本剤は、パーキンソン病の朝のオフ症状、予測できないオフ症状、ウェアリングオフ現象を含むすべてのオフ症状を必要に応じて管理する、即効性のある舌下投与のフィルム製剤として開発されています。オフ症状は、日常活動の維持の大きな妨げとなり、日常生活に深刻な支障をもたらすことがある症状です。パーキンソン病患者さんの40%から60%の方々がオフ症状を経験しているにもかかわらず、オフ症状を必要に応じて管理できる治療選択肢は限られています。

サノビオン社のExecutive Vice President and Chief Medical Officer, Head of Global Clinical Development for Sumitomo Dainippon Pharma GroupであるAntony Loebel(アントニー・ローベル)は、次のように述べています。「このたび、本剤の新薬承認申請がFDAに受理されました。パーキンソン病患者さんのオフ症状を必要に応じて管理できる治療選択肢は限られており、パーキンソン病患者さんに必要とされる新たな治療選択肢として本剤を提供できるよう、審査期間中を通してFDAに協力していきます。」

なお、本剤のFDA への新薬承認申請については、2018年4月2日に開示しています。

(ご参考)

【APL-130277について】

本剤は、アポモルヒネ塩酸塩(ドパミン作動薬)を有効成分として含有する新規の製剤であり、パーキンソン病に伴うオフ症状を必要に応じて管理するために、即効性のある舌下投与のフィルム製剤として開発されています。アポモルヒネ塩酸塩は、進行性のパーキンソン病に伴う運動性低下のオフ症状(ウェアリングオフ現象、予測できないオン・オフ症状)を一時的に改善するレスキュー薬として米国において唯一承認されている有効成分ですが、皮下投与の注射剤しか承認されていません。

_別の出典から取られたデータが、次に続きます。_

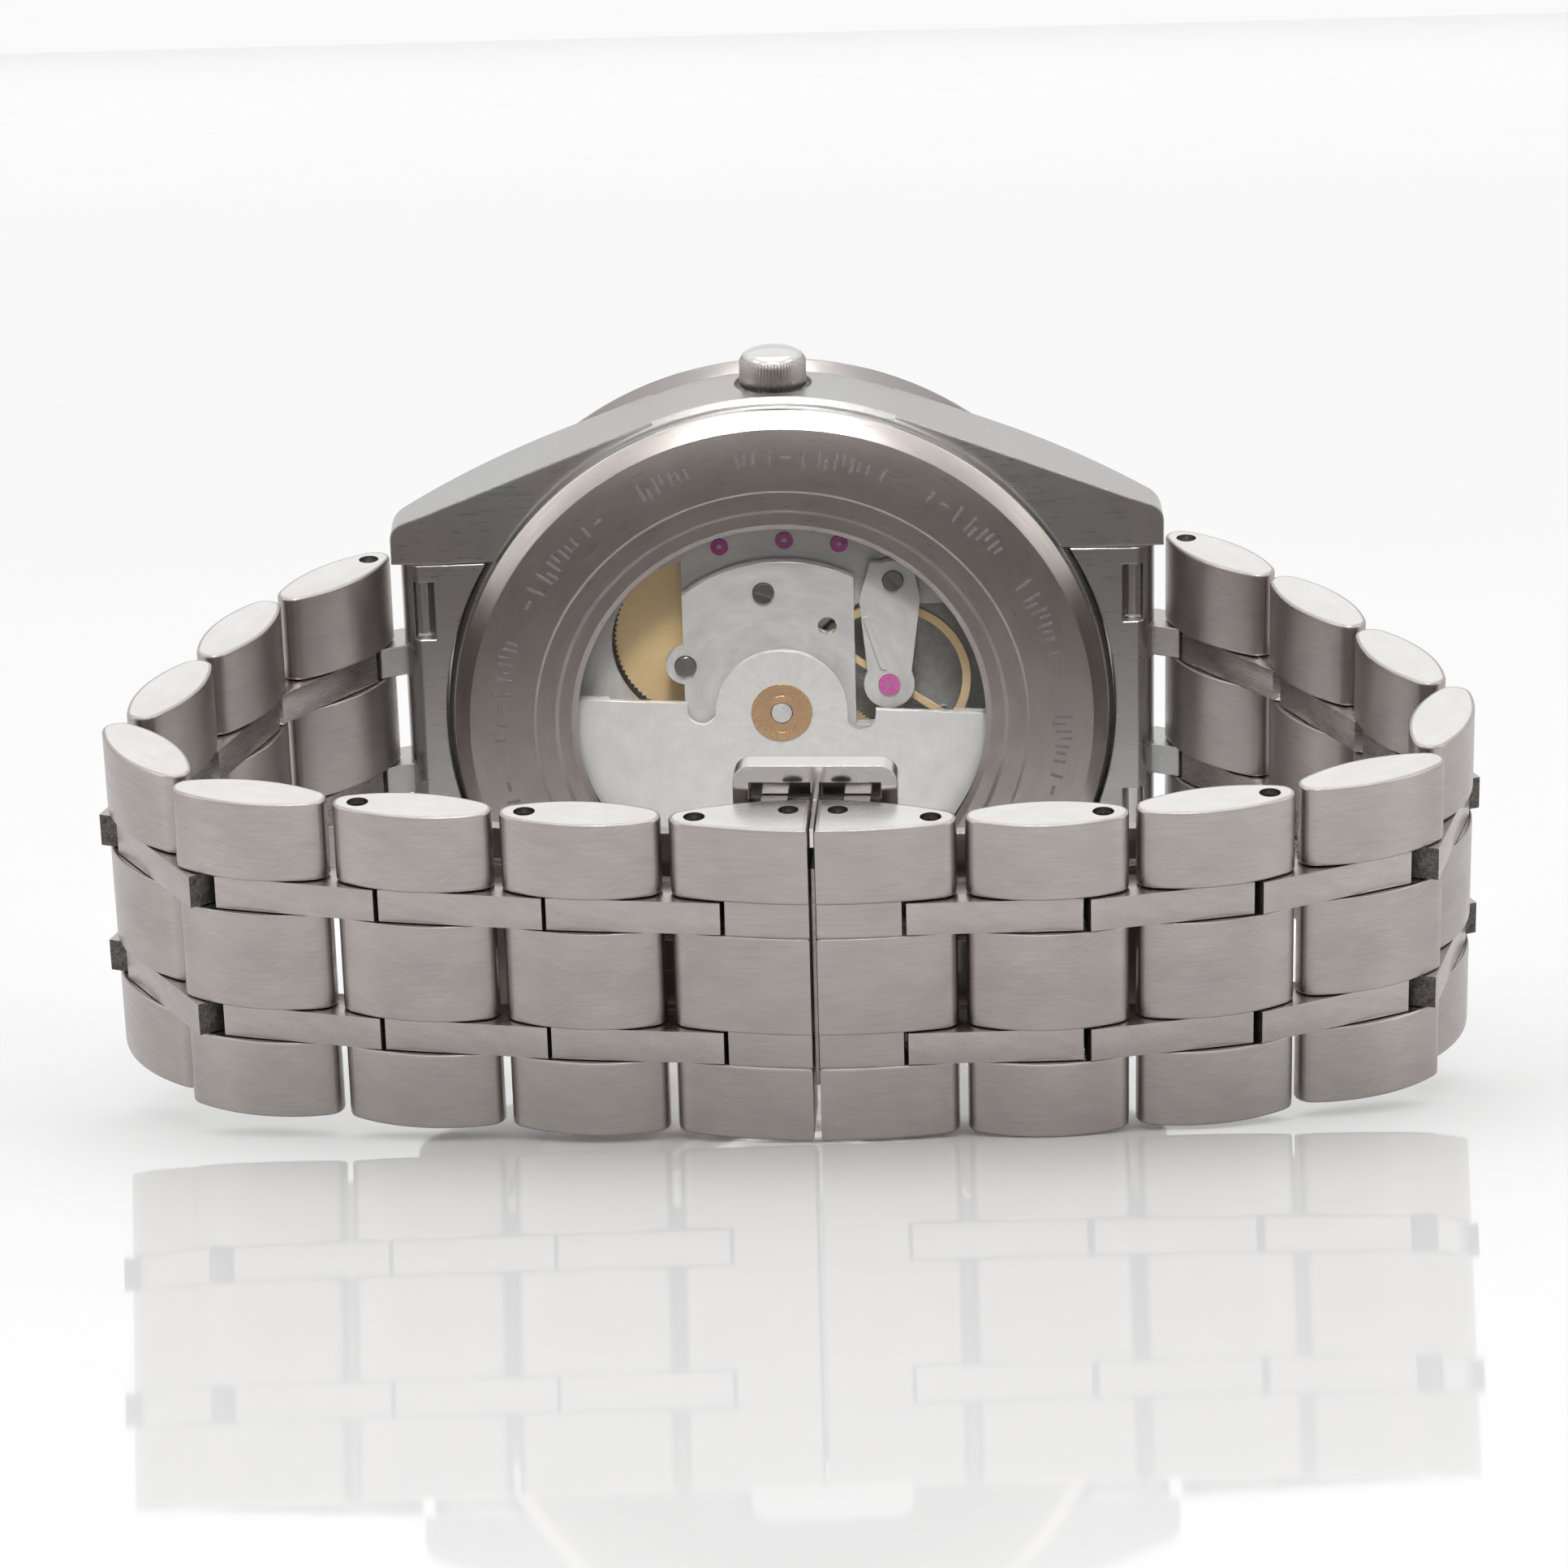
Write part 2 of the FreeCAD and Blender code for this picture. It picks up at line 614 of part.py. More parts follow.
def makeMinuteHand():
    body = joined([handShape(11.4, 2.2, 1.1, 7.6, 7.75, 0.95), roundBar(0.5, 6.45, 7.75)])
    body = carved(body, [roundBar(0.27, 6, 8)])
    body.rotate(originPoint, zAxis, -60)
    return body


def makeSecondsHand():
    hand = handShape(12.0, 3.6, 0.36, 7.95, 8.07, 0.6)
    body = joined([hand, roundBar(0.2, 6.0, 8.07), roundBar(0.75, 7.95, 8.07, -2.9, 0)])
    body.rotate(originPoint, zAxis, -145)
    return body


def makeMovementRing():
    # plain ring that holds the movement in the case, open where the stem passes
    body = turned([(plateRadius + 0.02, 3.45), (14.95, 3.45), (14.95, 6.5), (plateRadius + 0.02, 6.5)])
    return carved(body, [Part.makeCylinder(0.9, 6, point(0, -11, stemHeight), point(0, -1, 0))])


def makeMainPlate():
    body = roundBar(plateRadius, plateFloor, 6.4)
    rim = ringBetween(plateRadius, 12.75, 3.6, plateFloor)
    lugs = []
    for angle in (100, 200, 325):
        # posts that carry the train bridge, ending just short of its back
        lug = roundBar(0.7, trainBridgeBack + 0.01, 5.6, 11.7, 0)
        lug.rotate(originPoint, zAxis, angle)
        lugs.append(lug)
    tools = [roundBar(0.95, 5, 7)]
    for x, y in (barrelAt, thirdAt, fourthAt, escapeAt, palletAt, balanceAt):
        tools.append(roundBar(0.17, 5.4, 6.1, x, y))
    tools.append(Part.makeCylinder(0.9, 8, point(0, -9.4, stemHeight), point(0, -1, 0)))
    return carved(joined([body, rim] + lugs), tools)


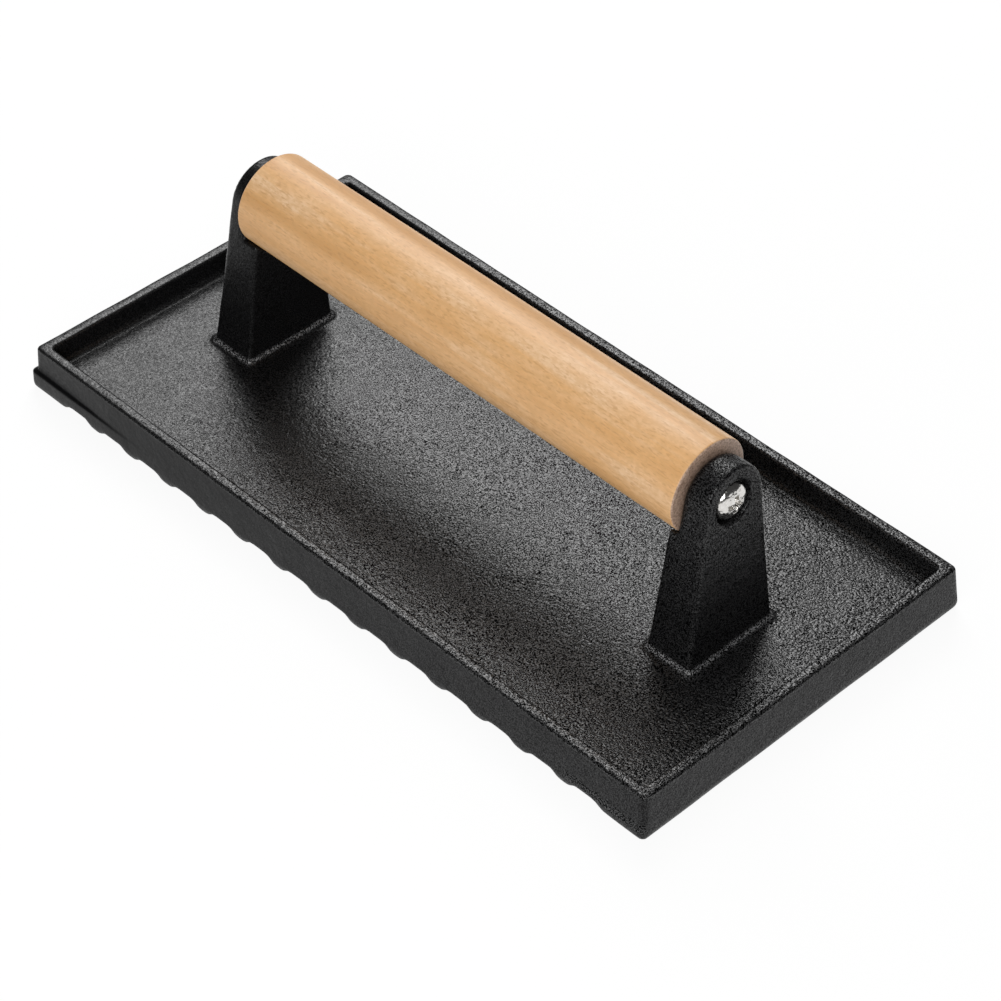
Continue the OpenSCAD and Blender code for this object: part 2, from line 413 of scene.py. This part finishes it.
def surface_net(distance, *lines):
    """Points and quads of the surface where distance is zero, from a grid of uneven steps.

    Each grid cell that the surface crosses holds one point, and each grid edge that it crosses one
    quad between the four cells around that edge. The points are then moved onto the surface.
    """
    values = distance(lines[0][:, None, None], lines[1][None, :, None], lines[2][None, None, :])
    inside = values < 0
    cells = np.array(values.shape) - 1
    strides = np.array([cells[1] * cells[2], cells[2], 1])
    rings, crossings = [], []
    for axis in range(3):
        low = tuple(slice(0, -1) if a == axis else slice(None) for a in range(3))
        high = tuple(slice(1, None) if a == axis else slice(None) for a in range(3))
        index = np.stack(np.nonzero(inside[low] != inside[high]), 1)
        ahead = index.copy()
        ahead[:, axis] += 1
        low_value = values[tuple(index.T)]
        share = low_value / (low_value - values[tuple(ahead.T)])
        point = np.stack([lines[a][index[:, a]] for a in range(3)], 1)
        point[:, axis] += share * (lines[axis][ahead[:, axis]] - point[:, axis])
        second, third = (axis + 1) % 3, (axis + 2) % 3
        home = index @ strides
        back, side = strides[second], strides[third]
        ring = np.stack([home - back - side, home - side, home, home - back], 1)
        falling = low_value > 0
        ring[falling] = ring[falling][:, ::-1]
        rings.append(ring)
        crossings.append(point)
    rings = np.concatenate(rings)
    crossings = np.repeat(np.concatenate(crossings), 4, axis=0)
    _, corner = np.unique(rings, return_inverse=True)
    corner = corner.ravel()
    count = np.bincount(corner)
    points = np.stack([np.bincount(corner, crossings[:, a]) / count for a in range(3)], 1)
    for _ in range(MOVE_COUNT):
        slope = gradient(distance, points, SLOPE_REACH)
        step = distance(*points.T) / np.maximum((slope ** 2).sum(1), SLOPE_SQUARED_MIN)
        points -= slope * np.clip(step, -MOVE_MAX, MOVE_MAX)[:, None]
    return points, corner.reshape(-1, 4)


def mesh_object(name, points, faces):
    """A smooth-shaded object from points in millimetres."""
    mesh = bpy.data.meshes.new(name)
    mesh.from_pydata((points * MM).tolist(), [], faces.tolist())
    mesh.validate()
    mesh.shade_smooth()
    piece = bpy.data.objects.new(name, mesh)
    bpy.context.scene.collection.objects.link(piece)
    return piece


def lathe(name, outline, segments):
    """A closed ring of a part turned about the grip's axis. The outline lists (along, radius)."""
    outline = np.array(outline)
    turns = np.linspace(0, 2 * math.pi, segments, endpoint=False)
    along = np.repeat(outline[:, 0], segments)
    radius = np.repeat(outline[:, 1], segments)
    turn = np.tile(turns, len(outline))
    points = np.stack([along, radius * np.cos(turn), axis_z + radius * np.sin(turn)], 1)
    ring, step = np.meshgrid(np.arange(len(outline)), np.arange(segments), indexing="ij")
    next_ring, next_step = (ring + 1) % len(outline), (step + 1) % segments
    corners = [ring * segments + step, next_ring * segments + step,
               next_ring * segments + next_step, ring * segments + next_step]
    return mesh_object(name, points, np.stack(corners, -1).reshape(-1, 4))


def arc(centre, radius, start, stop, steps):
    """Points of an arc, angles in degrees."""
    turns = np.radians(np.linspace(start, stop, steps + 1))
    return [(centre[0] + radius * math.cos(t), centre[1] + radius * math.sin(t)) for t in turns]


# ---------------------------------------------------------------- camera

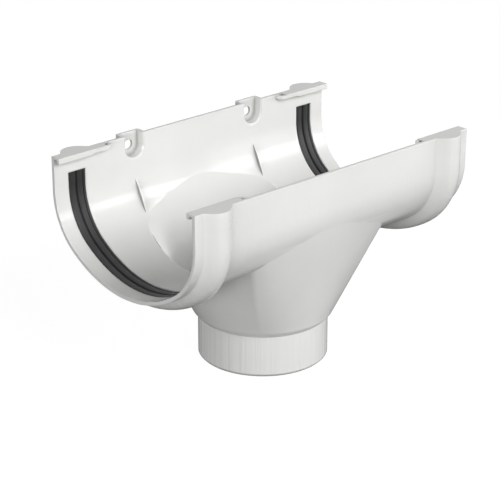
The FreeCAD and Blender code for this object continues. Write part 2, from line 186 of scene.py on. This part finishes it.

本剤は、パーキンソン病患者さんのオフ症状を速やかに改善することが期待されており、パーキンソン病に伴うオフ症状の治療について1日5回までの服用による臨床試験が行われました。
2016年10月に、サノビオン社がカナダの医薬品ベンチャー企業であるCynapsus Therapeutics Inc.を買収し、本剤を獲得しました。
マイケル・J・フォックス財団は、本剤の健常人を対象とした生物学的同等性試験およびパーキンソン病患者を対象とした用量反応試験の2つのフェーズ1試験の一部の資金を提供しています。

【パーキンソン病およびオフ症状について】

米国では100万人以上、世界では400万人から600万人がパーキンソン病に罹患していると言われています。パーキンソン病は、安静時の振戦(ふるえ)、固縮(筋肉の硬直)および運動障害を含む運動症状ならびに認知障害および気分障害を含む多くの非運動症状を特徴とする慢性かつ進行性の神経変性疾患です。アルツハイマー病に次いで2番目に多い神経変性疾患であり、パーキンソン病の有病率は、人口の高齢化に伴い増加しています。
オフ症状は、適切な薬物治療を行っていても生じるパーキンソン病症状で、常に症状が現れる可能性があり、朝の起床後にしばしば、また、一日を通して周期的に現れます。オフ症状の発現時には、患者さんの日常生活の活動を妨げ、患者さん、家族および介護者にとって負担となり得る、振戦(ふるえ)、固縮(筋肉の硬直)、動作緩慢などの症状を呈します。パーキンソン病患者さんの40%から60%の方々がオフ症状を経験しており、症状の発現頻度および重症度は、疾患の経過とともに悪化する可能性があります。